_Goal of the exercise_
Exactly the lines from the start of the data through the line containing "return paper" should be output, with both ends kept and nothing added.

_Collected material_
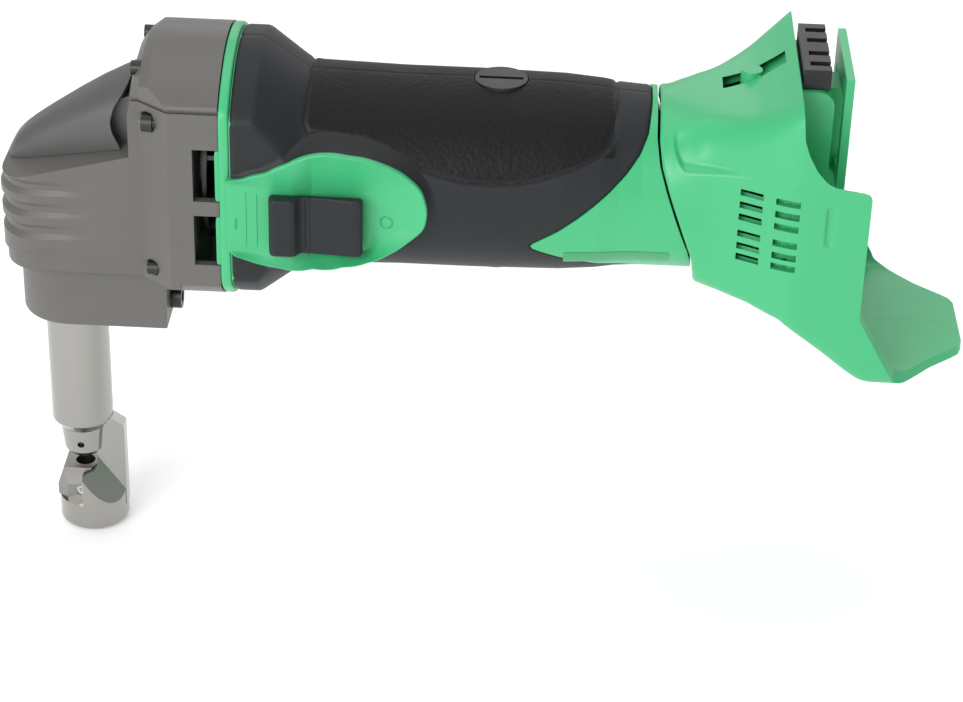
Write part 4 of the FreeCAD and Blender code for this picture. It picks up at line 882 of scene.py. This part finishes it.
class NIBBLER_OT_tail(bpy.types.Operator):
    """Two tail clamshells with vents, wings and tongue, and the screw boss on top"""

    bl_idname = "nibbler.tail"
    bl_label = "Tail"

    def execute(self, context):
        sizes = context.scene.nibbler_sizes
        for side, name, node in ((-1.0, "tail_half_left", "tail_shell_left"),
                                 (1.0, "tail_half_right", "tail_shell_right")):
            parts = [tail_half(side, sizes), bulkhead_part(side)]
            place(name, parts, MADE["green"], ROOT, (node,), cutter=tail_cutters(),
                  sharp=28.0)
        boss = rod(2, 3.4, 28.0, 36.4, (218.6, 4.6))
        place("tail_boss", [boss], MADE["green"], ROOT)
        return {"FINISHED"}


class NIBBLER_OT_badge(bpy.types.Operator):
    """Blank name panel on the wedge"""

    bl_idname = "nibbler.badge"
    bl_label = "Name panel"

    def execute(self, context):
        place("name_panel", [badge_part()], MADE["badge"], ROOT)
        return {"FINISHED"}


def paper_finish():
    """Plain matt white paper that glows a little, so that it stays white under low, frontal light."""
    paper = finish_of("matt white paper", "#fcfcfc", 0.8, mottle=0.004, mottle_mm=300.0, grain_mm=4.0,
                      grain=0.02)
    shader = next(n for n in paper.node_tree.nodes if n.type == "BSDF_PRINCIPLED")
    white = shader.inputs["Base Color"].links[0].from_socket
    paper.node_tree.links.new(white, shader.inputs["Emission Color"])
    shader.inputs["Emission Strength"].default_value = PAPER_GLOW
    return paper


def area_light(name, place_, aim, size, power):
    """Rectangular soft light turned towards a point."""
    light = bpy.data.lights.new(name, "AREA")
    light.shape = "RECTANGLE"
    light.size, light.size_y = size
    light.energy = power
    holder = bpy.data.objects.new(name, light)
    bpy.context.scene.collection.objects.link(holder)
    away = np.array(aim) - np.array(place_)
    away = away / np.linalg.norm(away)
    side = np.cross(away, (0.0, 0.0, 1.0))
    side = side / np.linalg.norm(side)
    up = np.cross(side, away)
    rows = np.stack([side, up, -away], -1)
    holder.matrix_world = Matrix([[*rows[0], place_[0]], [*rows[1], place_[1]], [*rows[2], place_[2]],
                                  [0.0, 0.0, 0.0, 1.0]])


class NIBBLER_OT_stage(bpy.types.Operator):
    """Pale floor, soft studio light and the camera"""

    bl_idname = "nibbler.stage"
    bl_label = "Stage"

    def execute(self, context):
        scene = context.scene
        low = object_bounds()[0]
        span = np.linspace(-3.0, 3.0, 13)
        x, y = np.meshgrid(span, span + 1.0, indexing="ij")
        z = np.full_like(x, low.z - scene.nibbler_sizes.floor_drop)
        mesh = bpy.data.meshes.new("floor")
        mesh.from_pydata(np.stack([x, y, z], -1).reshape(-1, 3).tolist(), [], grid_faces(13, 13).tolist())
        floor = bpy.data.objects.new("floor", mesh)
        scene.collection.objects.link(floor)
        mesh.materials.append(paper_finish())
        floor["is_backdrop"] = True

        world = bpy.data.worlds.new("studio")
        scene.world = world
        world.use_nodes = True
        world.node_tree.nodes["Background"].inputs["Color"].default_value = (1.0, 1.0, 1.0, 1.0)
        world.node_tree.nodes["Background"].inputs["Strength"].default_value = WORLD_LIGHT
        middle = (LIGHT_AIM_X, 0.0, AXIS_Z)
        for name, place_, size, power in LIGHTS:
            area_light(name, place_, middle, size, power)

        azimuth, elevation = math.radians(CAMERA_AZIMUTH), math.radians(CAMERA_ELEVATION)
        roll = math.radians(CAMERA_ROLL)
        right = np.array([math.cos(azimuth), math.sin(azimuth), 0.0])
        ahead = np.array([-math.sin(azimuth) * math.cos(elevation), math.cos(azimuth) * math.cos(elevation),
                          -math.sin(elevation)])
        above = np.cross(right, ahead)
        x_axis = math.cos(roll) * right + math.sin(roll) * above
        y_axis = -math.sin(roll) * right + math.cos(roll) * above
        eye = np.array([CAMERA_AIM_X, 0.0, 0.0]) - CAMERA_DISTANCE * ahead
        eye = eye - CAMERA_SHIFT[0] * x_axis - CAMERA_SHIFT[1] * y_axis
        eye = eye * MM + np.array([0.0, 0.0, AXIS_Z])
        camera = bpy.data.cameras.new("camera")
        camera.sensor_width = SENSOR_WIDTH
        camera.lens = LENS
        camera.clip_start, camera.clip_end = 0.05, 20.0
        holder = bpy.data.objects.new("camera", camera)
        scene.collection.objects.link(holder)
        holder.matrix_world = Matrix([[x_axis[i], y_axis[i], -ahead[i], eye[i]] for i in range(3)]
                                     + [[0.0, 0.0, 0.0, 1.0]])
        scene.camera = holder
        scene.view_settings.view_transform = "Standard"
        return {"FINISHED"}


class NIBBLER_PT_panel(bpy.types.Panel):
    """Lists the nibbler's sizes, colours and building steps"""

    bl_idname = "NIBBLER_PT_panel"
    bl_label = "Nibbler"
    bl_space_type = "VIEW_3D"
    bl_region_type = "UI"
    bl_category = "Nibbler"

    def draw(self, context):
        layout = self.layout
        for group in (context.scene.nibbler_sizes, context.scene.nibbler_colours):
            for key in group.__annotations__:
                layout.prop(group, key)
        for step in STEPS:
            layout.operator(step.bl_idname)


STEPS = (NIBBLER_OT_finishes, NIBBLER_OT_grip, NIBBLER_OT_bezel, NIBBLER_OT_slider, NIBBLER_OT_cover,
         NIBBLER_OT_tail, NIBBLER_OT_badge, NIBBLER_OT_stage)
CLASSES = (NibblerSizes, NibblerColours) + STEPS + (NIBBLER_PT_panel,)


def register():
    for item in CLASSES:
        bpy.utils.register_class(item)
    bpy.types.Scene.nibbler_sizes = PointerProperty(type=NibblerSizes)
    bpy.types.Scene.nibbler_colours = PointerProperty(type=NibblerColours)


def unregister():
    del bpy.types.Scene.nibbler_colours
    del bpy.types.Scene.nibbler_sizes
    for item in reversed(CLASSES):
        bpy.utils.unregister_class(item)


def main():
    register()
    for step in STEPS:
        group, name = step.bl_idname.split(".")
        getattr(getattr(bpy.ops, group), name)()


if __name__ == "__main__":
    main()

_Right answer_
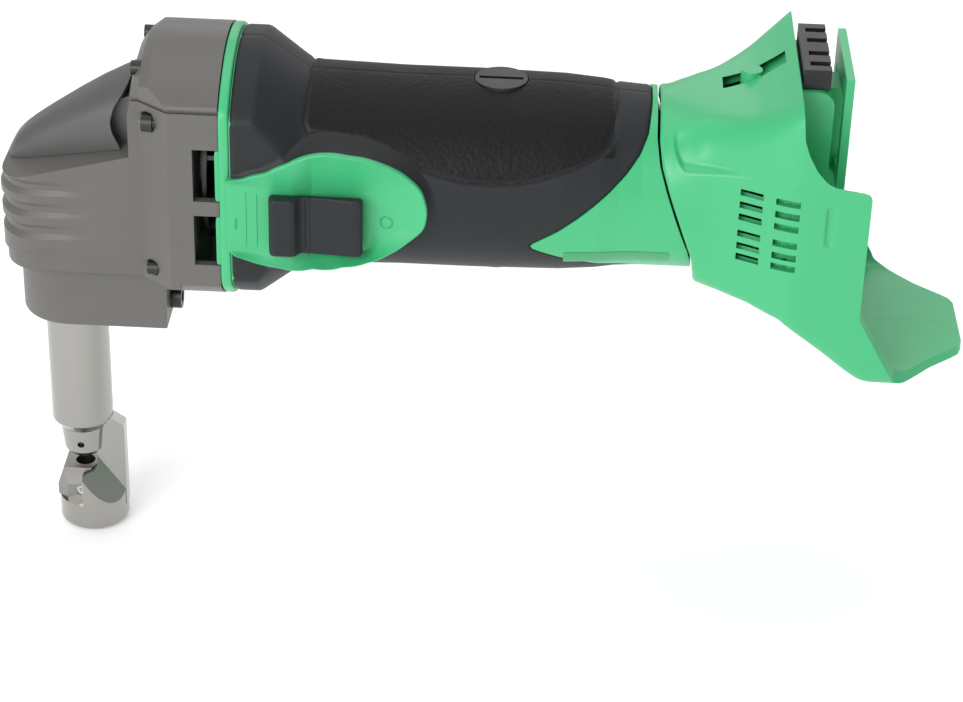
Write part 4 of the FreeCAD and Blender code for this picture. It picks up at line 882 of scene.py. This part finishes it.
class NIBBLER_OT_tail(bpy.types.Operator):
    """Two tail clamshells with vents, wings and tongue, and the screw boss on top"""

    bl_idname = "nibbler.tail"
    bl_label = "Tail"

    def execute(self, context):
        sizes = context.scene.nibbler_sizes
        for side, name, node in ((-1.0, "tail_half_left", "tail_shell_left"),
                                 (1.0, "tail_half_right", "tail_shell_right")):
            parts = [tail_half(side, sizes), bulkhead_part(side)]
            place(name, parts, MADE["green"], ROOT, (node,), cutter=tail_cutters(),
                  sharp=28.0)
        boss = rod(2, 3.4, 28.0, 36.4, (218.6, 4.6))
        place("tail_boss", [boss], MADE["green"], ROOT)
        return {"FINISHED"}


class NIBBLER_OT_badge(bpy.types.Operator):
    """Blank name panel on the wedge"""

    bl_idname = "nibbler.badge"
    bl_label = "Name panel"

    def execute(self, context):
        place("name_panel", [badge_part()], MADE["badge"], ROOT)
        return {"FINISHED"}


def paper_finish():
    """Plain matt white paper that glows a little, so that it stays white under low, frontal light."""
    paper = finish_of("matt white paper", "#fcfcfc", 0.8, mottle=0.004, mottle_mm=300.0, grain_mm=4.0,
                      grain=0.02)
    shader = next(n for n in paper.node_tree.nodes if n.type == "BSDF_PRINCIPLED")
    white = shader.inputs["Base Color"].links[0].from_socket
    paper.node_tree.links.new(white, shader.inputs["Emission Color"])
    shader.inputs["Emission Strength"].default_value = PAPER_GLOW
    return paper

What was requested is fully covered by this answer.